Il se peut très bien, et cela a eu lieu effectivement, que chez les plus glorieuses nations, à Athènes, à Rome, à Lacédémone, les étrangers, victimes d'un farouche orgueil, aient été réduits à l'état d'esclaves et traités sur un pied d'inégalité avec le reste des citoyens. Mais il n'en fut pas ainsi dans le petit pays de la Judée où les étrangers, pourvu qu'ils promissent d'observer les septs préceptes donnés aux enfants de Noé[1], avaient droit à la protection des lois et vivaient tranquillement, librement, sous leur tutelle. Ce n'est pas ici le lieu de le prouver.

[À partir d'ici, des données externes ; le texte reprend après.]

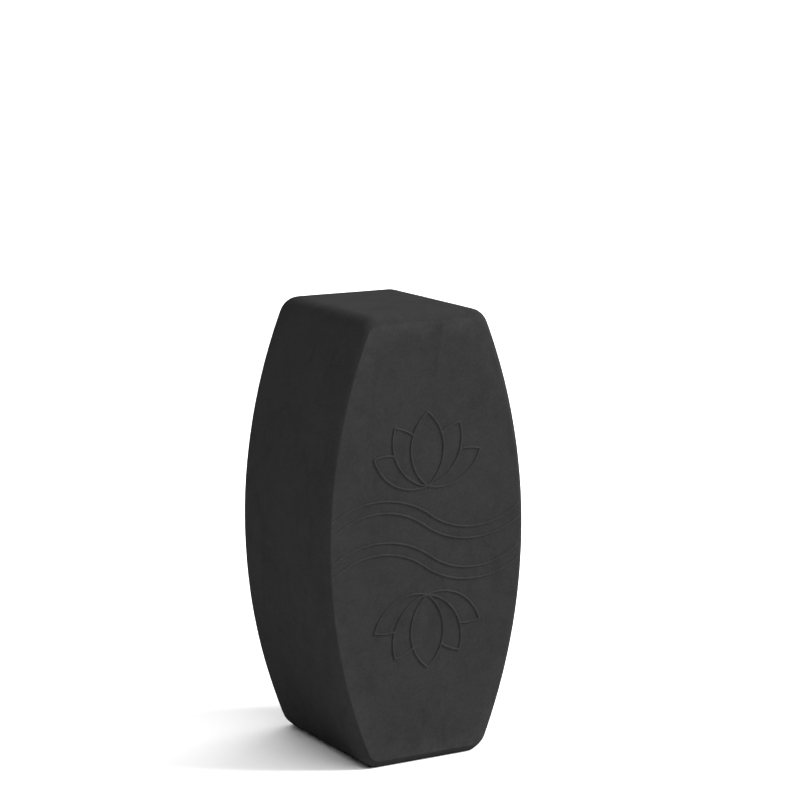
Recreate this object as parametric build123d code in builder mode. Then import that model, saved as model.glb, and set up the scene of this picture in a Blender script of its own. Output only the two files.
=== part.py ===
from build123d import *
from math import cos, radians, sin, sqrt
import os

# A foam exercise block for balance, support and stretching, standing on one short end. Its two
# large faces and its two short ends are flat, and its long sides bow outwards. It is one moulded
# piece of closed-cell foam, so the whole part is one solid.
# X runs across the block, Y through its thickness (the front face looks to -Y), Z up its length.

# Driving dimensions, mm and degrees
LENGTH = 305
WIDTH_MIDDLE = 156
WIDTH_END = 90.5          # between the corners before they are rounded
THICKNESS = 121           # from one flat face to the other
CORNER_RADIUS = 15        # in the outline, where a bowed side meets a short end
EDGE_RADIUS = 9.3         # round-over that runs all the way around each large face
CREASE_ANGLE = 26         # the large face cuts the round-over this far before it runs out flat

# Pattern of thin raised lines, the same on both large faces
LINE_WIDTH = 1.5
LINE_HEIGHT = 0.8
WAVE_LEVEL = 14           # middle of each double line, above and below the face's middle
WAVE_HALF_LENGTH = 73     # from one crossing of that level to the next
WAVE_RISE = 12            # of the crest and the trough
WAVE_GAP = 8              # between the two halves of a double line
WAVE_END = 71.5           # the lines stop here, just inside the face's long edges
LOTUS_BASE = 37           # where the petals meet, above and below the face's middle
PETAL_LENGTH = 50
PETAL_HALF_WIDTH = 12.5
PETAL_TILT = 31           # from each petal to the next one out
PETAL_SHORTER = 2         # each petal out is this much shorter
PETAL_SLIMMER = 1.5       # and this much less in half width

ROUND_OVER_LOST = EDGE_RADIUS * (1 - cos(radians(CREASE_ANGLE)))
HALF_WAVE = WAVE_HALF_LENGTH / 2
WAVE_RADIUS = (HALF_WAVE**2 + WAVE_RISE**2) / (2 * WAVE_RISE)


def line(*arc_points):
    """A round-ended line of the pattern's width along an arc through three points."""
    with BuildLine(mode=Mode.PRIVATE) as path:
        ThreePointArc(*arc_points)
    trace(path.edges(), line_width=LINE_WIDTH)
    with Locations(arc_points[0], arc_points[-1]):
        Circle(LINE_WIDTH / 2)


def wave(level, offset):
    """A line that crosses the face in a crest and a trough, this far off a level."""
    trough_radius = WAVE_RADIUS - offset
    crest_radius = WAVE_RADIUS + offset
    centre_height = WAVE_RADIUS - WAVE_RISE
    reach = WAVE_END - HALF_WAVE
    share = offset / WAVE_RADIUS
    crossing = (share * HALF_WAVE, level + share * centre_height)
    trough_end = level + centre_height - sqrt(trough_radius**2 - reach**2)
    crest_end = level - centre_height + sqrt(crest_radius**2 - reach**2)
    line(crossing, (HALF_WAVE, level + centre_height - trough_radius), (WAVE_END, trough_end))
    line(crossing, (-HALF_WAVE, level - centre_height + crest_radius), (-WAVE_END, crest_end))


def petal(tilt, length, half_width, turn):
    """A pointed petal between two arcs, which hides the lines that it lies over."""
    base = Vector(0, LOTUS_BASE)
    along = Vector(sin(radians(tilt)), cos(radians(tilt)))
    across = Vector(along.Y, -along.X)
    middle = base + along * (length / 2)
    corners = (base, middle + across * half_width, base + along * length, middle - across * half_width)
    start, right, tip, left = [corner.rotate(Axis.Z, turn) for corner in corners]
    with BuildLine(mode=Mode.PRIVATE) as outline:
        ThreePointArc(start, right, tip)
        ThreePointArc(tip, left, start)
    make_face(outline.edges(), mode=Mode.SUBTRACT)
    line(start, right, tip)
    line(start, left, tip)


with BuildPart() as foam_block:
    # The slab starts a little too thick, so that its round-over can be cut short by the faces
    with BuildSketch(Plane.XZ):
        with BuildLine():
            foot = Line((-WIDTH_END / 2, 0), (WIDTH_END / 2, 0))
            side = ThreePointArc(foot @ 1, (WIDTH_MIDDLE / 2, LENGTH / 2), (WIDTH_END / 2, LENGTH))
            head = Line(side @ 1, (-WIDTH_END / 2, LENGTH))
            ThreePointArc(head @ 1, (-WIDTH_MIDDLE / 2, LENGTH / 2), foot @ 0)
        outline = make_face()
        fillet(outline.vertices(), radius=CORNER_RADIUS)
    extrude(amount=THICKNESS / 2 + ROUND_OVER_LOST, both=True)
    fillet(foam_block.faces().filter_by(Axis.Y).edges(), radius=EDGE_RADIUS)
    with Locations((0, 0, LENGTH / 2)):
        Box(2 * WIDTH_MIDDLE, THICKNESS, 2 * LENGTH, mode=Mode.INTERSECT)

    # The pattern stands the same way up on the front and on the back
    for side_sign in (-1, 1):
        face_middle = (0, side_sign * THICKNESS / 2, LENGTH / 2)
        with BuildSketch(Plane(face_middle, x_dir=(-side_sign, 0, 0), z_dir=(0, side_sign, 0))):
            for level in (WAVE_LEVEL, -WAVE_LEVEL):
                for offset in (WAVE_GAP / 2, -WAVE_GAP / 2):
                    wave(level, offset)
            for turn in (0, 180):
                for step in (2, -2, 1, -1, 0):
                    length = PETAL_LENGTH - PETAL_SHORTER * abs(step)
                    half_width = PETAL_HALF_WIDTH - PETAL_SLIMMER * abs(step)
                    petal(PETAL_TILT * step, length, half_width, turn)
        extrude(amount=LINE_HEIGHT)

foam_block.part.label = "foam_block"
os.makedirs("parts", exist_ok=True)
export_step(foam_block.part, "parts/foam_block.step")

solid = foam_block.part.solids()[0]
print("solids", len(foam_block.part.solids()), "volume", round(solid.volume / 1e6, 3), "litres")
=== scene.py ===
from math import acos, asin, atan2, ceil, cos, hypot, pi, radians, sin, sqrt

import bpy
import numpy as np
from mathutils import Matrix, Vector, noise
from mathutils.geometry import delaunay_2d_cdt


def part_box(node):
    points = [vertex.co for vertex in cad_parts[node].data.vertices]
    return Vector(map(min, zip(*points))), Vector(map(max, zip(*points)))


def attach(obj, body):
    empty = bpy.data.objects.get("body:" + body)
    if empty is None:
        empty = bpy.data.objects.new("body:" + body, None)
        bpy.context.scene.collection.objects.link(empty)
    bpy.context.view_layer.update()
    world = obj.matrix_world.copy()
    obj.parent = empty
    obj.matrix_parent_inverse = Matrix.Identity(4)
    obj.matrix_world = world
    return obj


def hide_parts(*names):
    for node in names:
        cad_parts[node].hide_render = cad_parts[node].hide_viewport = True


# The looks of a moulded foam exercise block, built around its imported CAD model, in metres.
# X runs across the block, Y through its thickness (the front is -Y), Z up along its length.

NODE = "foam_block"
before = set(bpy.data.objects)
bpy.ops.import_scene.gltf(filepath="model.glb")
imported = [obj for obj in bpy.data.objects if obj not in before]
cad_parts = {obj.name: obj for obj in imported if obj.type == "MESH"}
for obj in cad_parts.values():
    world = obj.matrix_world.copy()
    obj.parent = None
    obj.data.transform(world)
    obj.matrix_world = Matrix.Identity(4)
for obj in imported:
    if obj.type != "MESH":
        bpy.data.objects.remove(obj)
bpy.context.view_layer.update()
low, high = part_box(NODE)

# The thin raised lines of the pattern, as in the CAD model
LINE_WIDTH = 0.0015
LINE_HEIGHT = 0.0008
WAVE_LEVEL = 0.014
WAVE_HALF_LENGTH = 0.073
WAVE_RISE = 0.012
WAVE_GAP = 0.008
WAVE_END = 0.0715
LOTUS_BASE = 0.037
PETAL_LENGTH = 0.050
PETAL_HALF_WIDTH = 0.0125
PETAL_TILT = radians(31)
PETAL_SHORTER = 0.002
PETAL_SLIMMER = 0.0015

# The block: overall size from the CAD model's box, small shapes as in the CAD model
WIDTH_MIDDLE, OVER_LINES, LENGTH = high - low
THICKNESS = OVER_LINES - 2 * LINE_HEIGHT
MIDDLE_HEIGHT = (low.z + high.z) / 2
WIDTH_END = 0.0905
CORNER_RADIUS = 0.015
EDGE_RADIUS = 0.0093
CREASE_ANGLE = radians(26)

# What the looks add to that shape
CREASE_SOFTNESS = 0.0003      # radius of the crease itself
LINE_RUN_OUT = 0.005          # a line sinks into the face over this distance beside the crease
WAVINESS = 0.0002             # of the skin, inwards only, so that the block keeps its size
WAVINESS_LENGTH = 0.045
SETTLING = 0.0012             # where it rests, its lowest edges are pressed down this far,
SETTLED_BELOW = 0.004         # and less and less up to this height

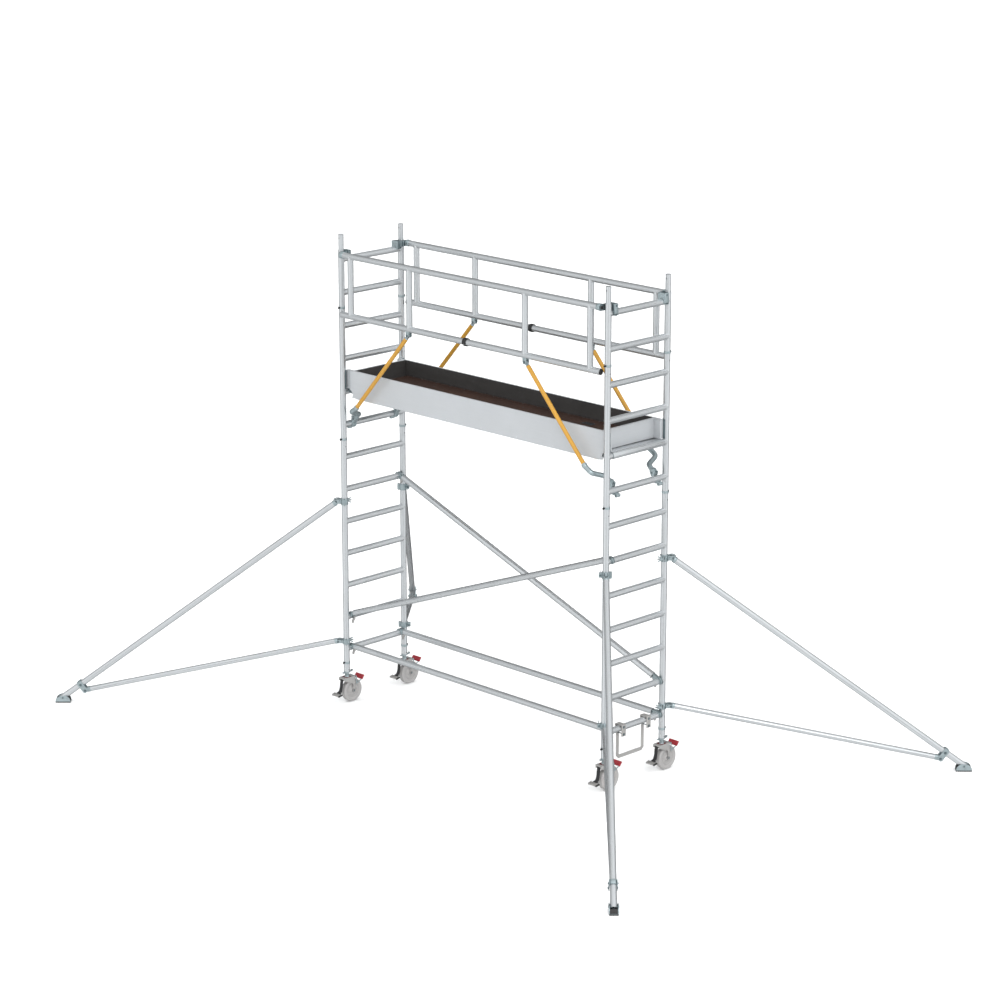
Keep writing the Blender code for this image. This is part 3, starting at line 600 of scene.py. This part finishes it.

Nous aurons encore une fois occasion de revenir sur ce sujet. Pour le moment, nous nous contentons d'opposer à Guizot l'autorité même de Bossuet. Celui-ci, nous venons de le voir, contredit positivement l'affirmation si tranchée que l'unité de l'homme soit un fait purement chrétien. Et vraiment, quand on a accepté comme une vérité historique l'origine assignée par la Bible au genre humain ; quand on croit avec elle qu'il est sorti d'une seule et personne, de laquelle Dieu tira jusqu'à la première femme, comme pour mieux faire croire encore à notre communauté de

  1. Voir ci-dessus, p. 5, 17.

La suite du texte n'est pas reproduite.